Give the listing below again in full, exactly as written.

Data lines
──────────────────────────────

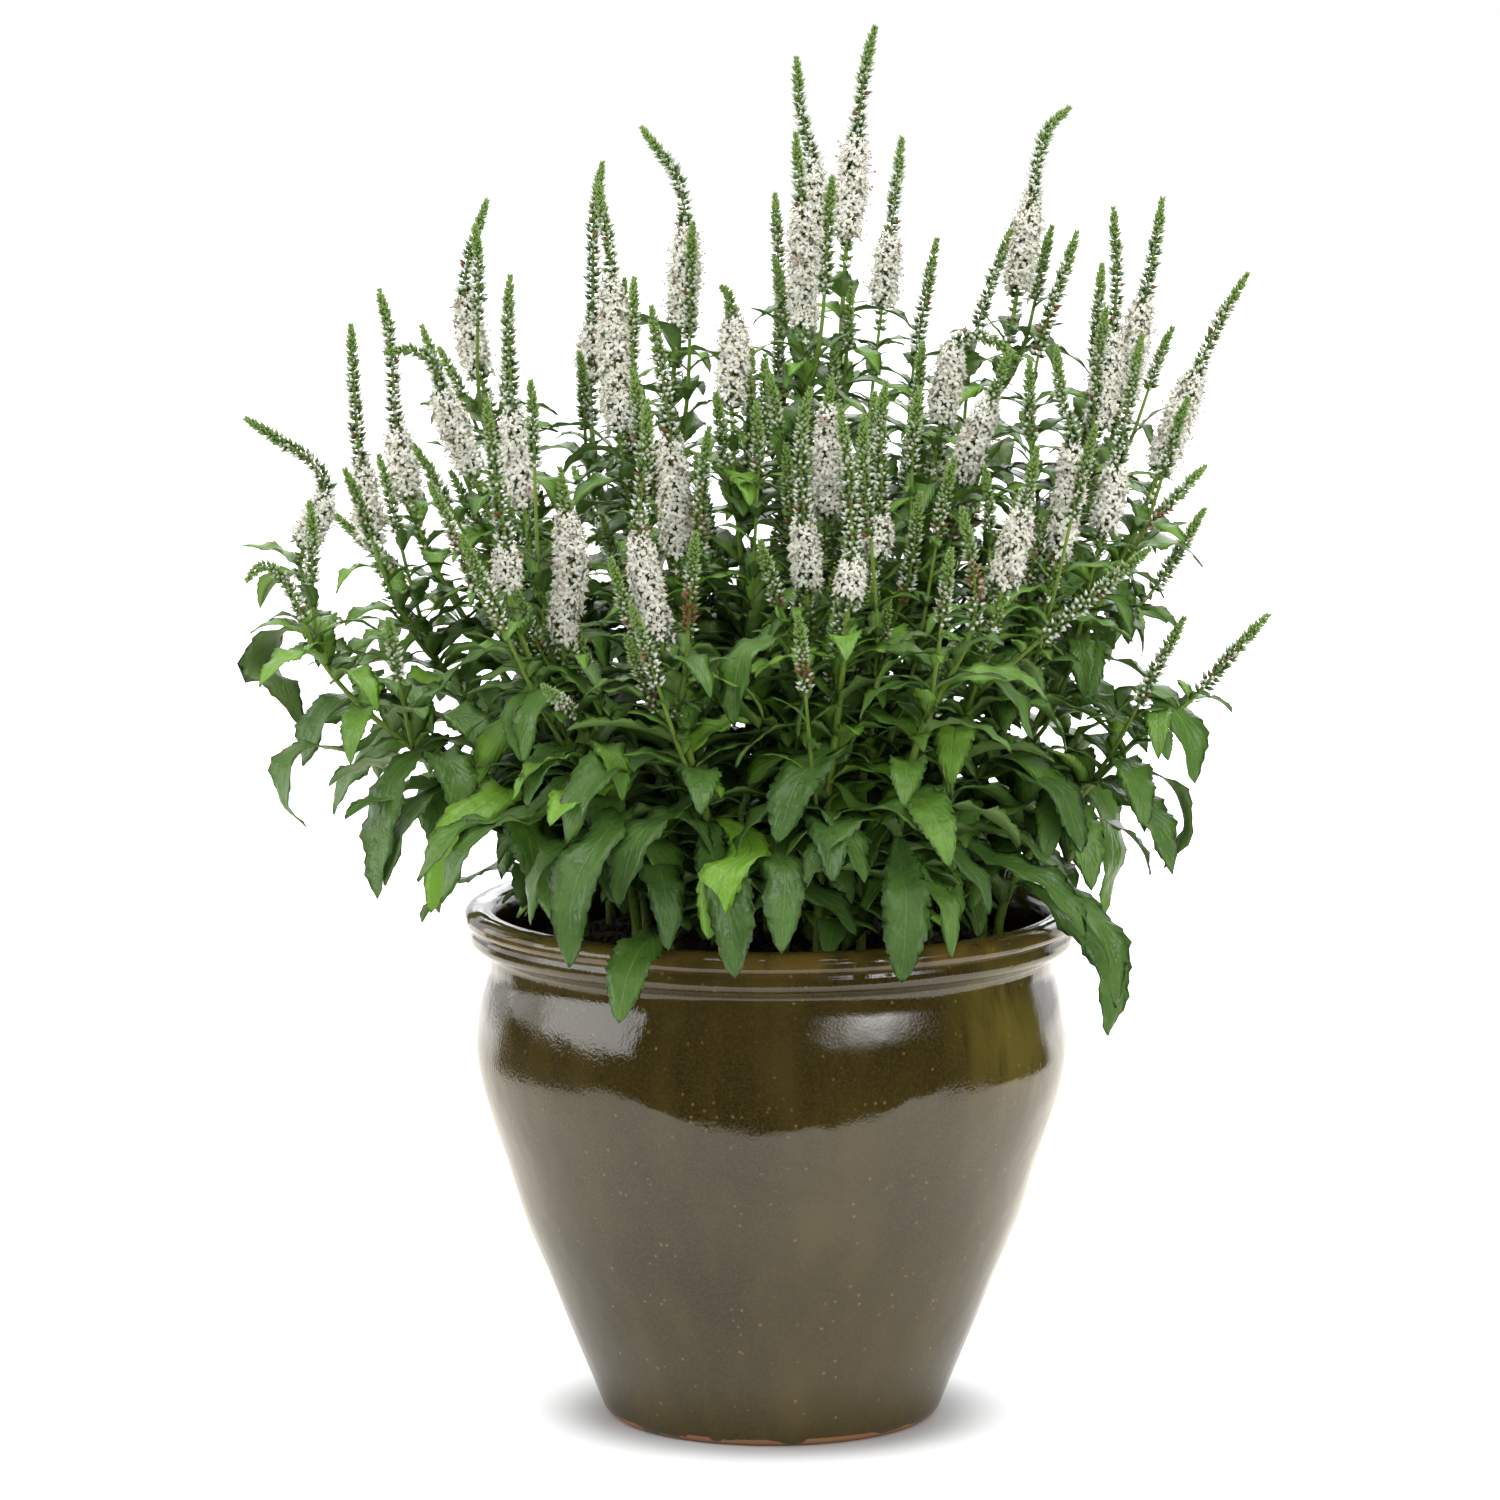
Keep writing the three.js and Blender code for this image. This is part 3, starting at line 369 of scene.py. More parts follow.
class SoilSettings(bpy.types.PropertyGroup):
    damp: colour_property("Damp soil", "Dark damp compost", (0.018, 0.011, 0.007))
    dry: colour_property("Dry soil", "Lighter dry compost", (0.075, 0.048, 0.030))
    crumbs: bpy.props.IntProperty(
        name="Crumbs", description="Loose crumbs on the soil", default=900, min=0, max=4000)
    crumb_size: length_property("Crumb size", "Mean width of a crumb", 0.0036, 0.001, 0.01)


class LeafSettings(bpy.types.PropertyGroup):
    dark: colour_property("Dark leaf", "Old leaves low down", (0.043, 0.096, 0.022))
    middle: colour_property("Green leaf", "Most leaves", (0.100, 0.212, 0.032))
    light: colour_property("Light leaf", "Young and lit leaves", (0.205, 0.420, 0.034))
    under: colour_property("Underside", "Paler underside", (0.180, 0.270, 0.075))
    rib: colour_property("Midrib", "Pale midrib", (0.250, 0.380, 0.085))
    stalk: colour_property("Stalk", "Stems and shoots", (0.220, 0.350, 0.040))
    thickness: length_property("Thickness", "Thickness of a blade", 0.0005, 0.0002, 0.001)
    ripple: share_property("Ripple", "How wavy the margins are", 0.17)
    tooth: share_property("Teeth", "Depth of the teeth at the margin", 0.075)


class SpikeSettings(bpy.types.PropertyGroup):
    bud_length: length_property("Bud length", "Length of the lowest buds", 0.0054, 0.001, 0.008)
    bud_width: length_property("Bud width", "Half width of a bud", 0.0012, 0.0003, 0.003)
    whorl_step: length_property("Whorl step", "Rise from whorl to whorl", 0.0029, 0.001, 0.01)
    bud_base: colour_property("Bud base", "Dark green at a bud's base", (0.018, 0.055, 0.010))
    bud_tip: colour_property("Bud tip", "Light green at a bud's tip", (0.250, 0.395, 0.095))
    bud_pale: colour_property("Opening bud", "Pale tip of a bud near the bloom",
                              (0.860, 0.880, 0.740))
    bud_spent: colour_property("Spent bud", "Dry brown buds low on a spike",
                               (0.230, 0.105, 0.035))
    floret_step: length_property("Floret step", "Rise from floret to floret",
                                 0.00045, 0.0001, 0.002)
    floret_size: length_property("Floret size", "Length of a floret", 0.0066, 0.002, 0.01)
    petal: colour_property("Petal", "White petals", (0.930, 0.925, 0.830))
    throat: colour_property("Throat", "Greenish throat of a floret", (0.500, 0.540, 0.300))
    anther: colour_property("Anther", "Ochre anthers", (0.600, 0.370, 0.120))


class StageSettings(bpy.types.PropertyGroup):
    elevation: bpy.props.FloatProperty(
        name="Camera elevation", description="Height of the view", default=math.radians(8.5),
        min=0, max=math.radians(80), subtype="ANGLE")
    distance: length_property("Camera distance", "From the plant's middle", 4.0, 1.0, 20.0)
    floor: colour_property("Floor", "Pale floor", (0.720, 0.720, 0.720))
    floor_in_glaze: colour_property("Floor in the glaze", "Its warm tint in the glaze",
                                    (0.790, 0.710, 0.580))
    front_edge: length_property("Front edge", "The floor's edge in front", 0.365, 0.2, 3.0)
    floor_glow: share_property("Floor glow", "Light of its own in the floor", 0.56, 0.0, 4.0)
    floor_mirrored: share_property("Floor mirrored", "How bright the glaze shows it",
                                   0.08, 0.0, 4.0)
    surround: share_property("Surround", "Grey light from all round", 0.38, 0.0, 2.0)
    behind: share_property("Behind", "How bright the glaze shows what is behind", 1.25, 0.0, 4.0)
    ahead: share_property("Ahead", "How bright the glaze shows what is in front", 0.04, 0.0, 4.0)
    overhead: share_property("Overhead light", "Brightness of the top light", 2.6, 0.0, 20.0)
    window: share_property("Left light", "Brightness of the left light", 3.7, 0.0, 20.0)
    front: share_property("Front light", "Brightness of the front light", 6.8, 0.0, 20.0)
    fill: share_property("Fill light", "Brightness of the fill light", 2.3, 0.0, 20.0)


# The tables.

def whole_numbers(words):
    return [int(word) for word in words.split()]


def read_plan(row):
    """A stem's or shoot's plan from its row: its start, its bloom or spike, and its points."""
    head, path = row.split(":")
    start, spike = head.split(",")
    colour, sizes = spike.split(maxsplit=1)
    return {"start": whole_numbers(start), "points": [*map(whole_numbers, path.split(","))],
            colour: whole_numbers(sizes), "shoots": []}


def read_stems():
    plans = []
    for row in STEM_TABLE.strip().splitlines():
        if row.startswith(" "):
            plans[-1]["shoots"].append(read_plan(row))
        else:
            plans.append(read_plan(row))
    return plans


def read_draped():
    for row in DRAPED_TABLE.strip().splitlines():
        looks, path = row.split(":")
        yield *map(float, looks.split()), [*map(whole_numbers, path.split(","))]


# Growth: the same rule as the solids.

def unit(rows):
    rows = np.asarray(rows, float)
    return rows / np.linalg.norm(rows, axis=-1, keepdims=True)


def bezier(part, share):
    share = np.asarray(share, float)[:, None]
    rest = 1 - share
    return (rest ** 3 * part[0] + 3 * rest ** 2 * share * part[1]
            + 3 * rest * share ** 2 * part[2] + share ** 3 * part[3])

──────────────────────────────

Response
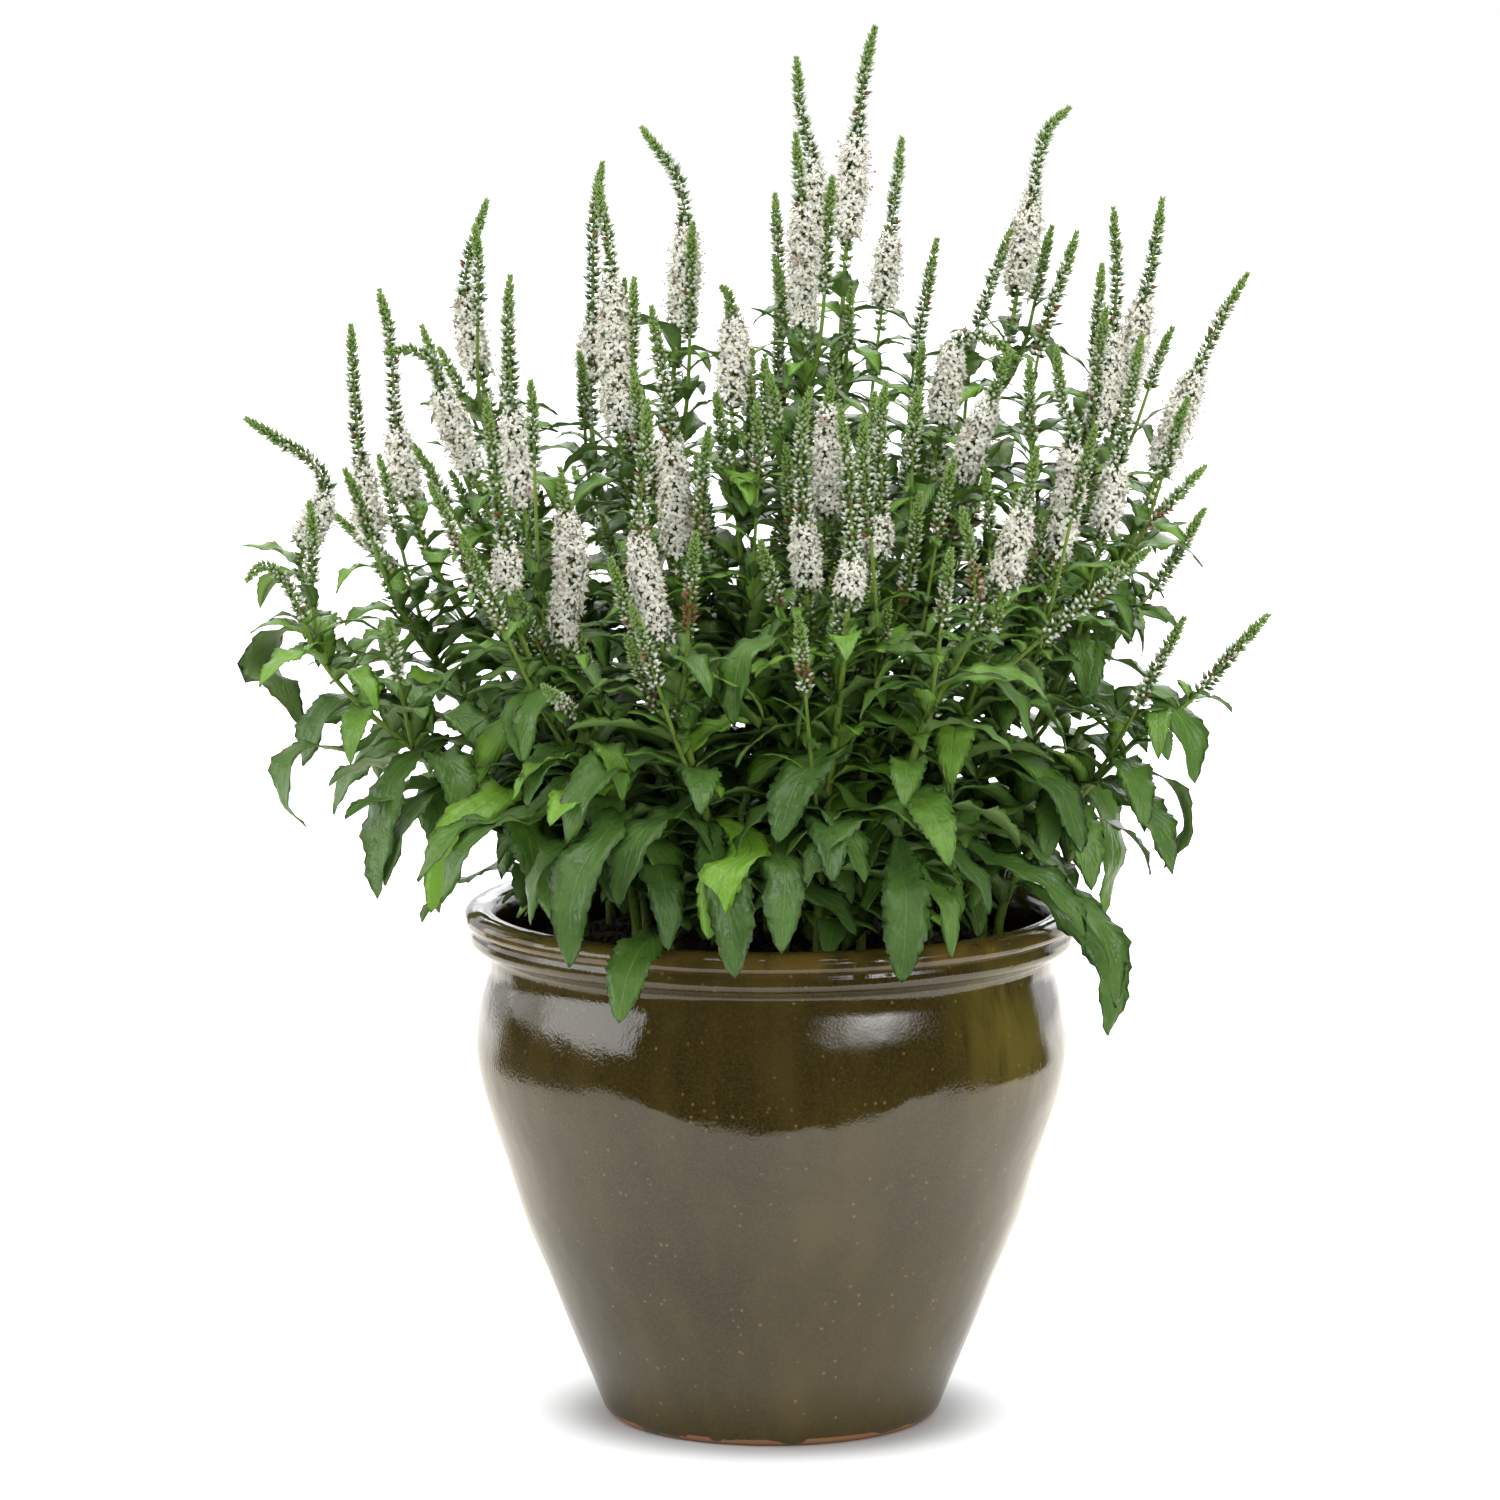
Keep writing the three.js and Blender code for this image. This is part 3, starting at line 369 of scene.py. More parts follow.
class SoilSettings(bpy.types.PropertyGroup):
    damp: colour_property("Damp soil", "Dark damp compost", (0.018, 0.011, 0.007))
    dry: colour_property("Dry soil", "Lighter dry compost", (0.075, 0.048, 0.030))
    crumbs: bpy.props.IntProperty(
        name="Crumbs", description="Loose crumbs on the soil", default=900, min=0, max=4000)
    crumb_size: length_property("Crumb size", "Mean width of a crumb", 0.0036, 0.001, 0.01)


class LeafSettings(bpy.types.PropertyGroup):
    dark: colour_property("Dark leaf", "Old leaves low down", (0.043, 0.096, 0.022))
    middle: colour_property("Green leaf", "Most leaves", (0.100, 0.212, 0.032))
    light: colour_property("Light leaf", "Young and lit leaves", (0.205, 0.420, 0.034))
    under: colour_property("Underside", "Paler underside", (0.180, 0.270, 0.075))
    rib: colour_property("Midrib", "Pale midrib", (0.250, 0.380, 0.085))
    stalk: colour_property("Stalk", "Stems and shoots", (0.220, 0.350, 0.040))
    thickness: length_property("Thickness", "Thickness of a blade", 0.0005, 0.0002, 0.001)
    ripple: share_property("Ripple", "How wavy the margins are", 0.17)
    tooth: share_property("Teeth", "Depth of the teeth at the margin", 0.075)


class SpikeSettings(bpy.types.PropertyGroup):
    bud_length: length_property("Bud length", "Length of the lowest buds", 0.0054, 0.001, 0.008)
    bud_width: length_property("Bud width", "Half width of a bud", 0.0012, 0.0003, 0.003)
    whorl_step: length_property("Whorl step", "Rise from whorl to whorl", 0.0029, 0.001, 0.01)
    bud_base: colour_property("Bud base", "Dark green at a bud's base", (0.018, 0.055, 0.010))
    bud_tip: colour_property("Bud tip", "Light green at a bud's tip", (0.250, 0.395, 0.095))
    bud_pale: colour_property("Opening bud", "Pale tip of a bud near the bloom",
                              (0.860, 0.880, 0.740))
    bud_spent: colour_property("Spent bud", "Dry brown buds low on a spike",
                               (0.230, 0.105, 0.035))
    floret_step: length_property("Floret step", "Rise from floret to floret",
                                 0.00045, 0.0001, 0.002)
    floret_size: length_property("Floret size", "Length of a floret", 0.0066, 0.002, 0.01)
    petal: colour_property("Petal", "White petals", (0.930, 0.925, 0.830))
    throat: colour_property("Throat", "Greenish throat of a floret", (0.500, 0.540, 0.300))
    anther: colour_property("Anther", "Ochre anthers", (0.600, 0.370, 0.120))


class StageSettings(bpy.types.PropertyGroup):
    elevation: bpy.props.FloatProperty(
        name="Camera elevation", description="Height of the view", default=math.radians(8.5),
        min=0, max=math.radians(80), subtype="ANGLE")
    distance: length_property("Camera distance", "From the plant's middle", 4.0, 1.0, 20.0)
    floor: colour_property("Floor", "Pale floor", (0.720, 0.720, 0.720))
    floor_in_glaze: colour_property("Floor in the glaze", "Its warm tint in the glaze",
                                    (0.790, 0.710, 0.580))
    front_edge: length_property("Front edge", "The floor's edge in front", 0.365, 0.2, 3.0)
    floor_glow: share_property("Floor glow", "Light of its own in the floor", 0.56, 0.0, 4.0)
    floor_mirrored: share_property("Floor mirrored", "How bright the glaze shows it",
                                   0.08, 0.0, 4.0)
    surround: share_property("Surround", "Grey light from all round", 0.38, 0.0, 2.0)
    behind: share_property("Behind", "How bright the glaze shows what is behind", 1.25, 0.0, 4.0)
    ahead: share_property("Ahead", "How bright the glaze shows what is in front", 0.04, 0.0, 4.0)
    overhead: share_property("Overhead light", "Brightness of the top light", 2.6, 0.0, 20.0)
    window: share_property("Left light", "Brightness of the left light", 3.7, 0.0, 20.0)
    front: share_property("Front light", "Brightness of the front light", 6.8, 0.0, 20.0)
    fill: share_property("Fill light", "Brightness of the fill light", 2.3, 0.0, 20.0)


# The tables.

def whole_numbers(words):
    return [int(word) for word in words.split()]


def read_plan(row):
    """A stem's or shoot's plan from its row: its start, its bloom or spike, and its points."""
    head, path = row.split(":")
    start, spike = head.split(",")
    colour, sizes = spike.split(maxsplit=1)
    return {"start": whole_numbers(start), "points": [*map(whole_numbers, path.split(","))],
            colour: whole_numbers(sizes), "shoots": []}


def read_stems():
    plans = []
    for row in STEM_TABLE.strip().splitlines():
        if row.startswith(" "):
            plans[-1]["shoots"].append(read_plan(row))
        else:
            plans.append(read_plan(row))
    return plans


def read_draped():
    for row in DRAPED_TABLE.strip().splitlines():
        looks, path = row.split(":")
        yield *map(float, looks.split()), [*map(whole_numbers, path.split(","))]


# Growth: the same rule as the solids.

def unit(rows):
    rows = np.asarray(rows, float)
    return rows / np.linalg.norm(rows, axis=-1, keepdims=True)


def bezier(part, share):
    share = np.asarray(share, float)[:, None]
    rest = 1 - share
    return (rest ** 3 * part[0] + 3 * rest ** 2 * share * part[1]
            + 3 * rest * share ** 2 * part[2] + share ** 3 * part[3])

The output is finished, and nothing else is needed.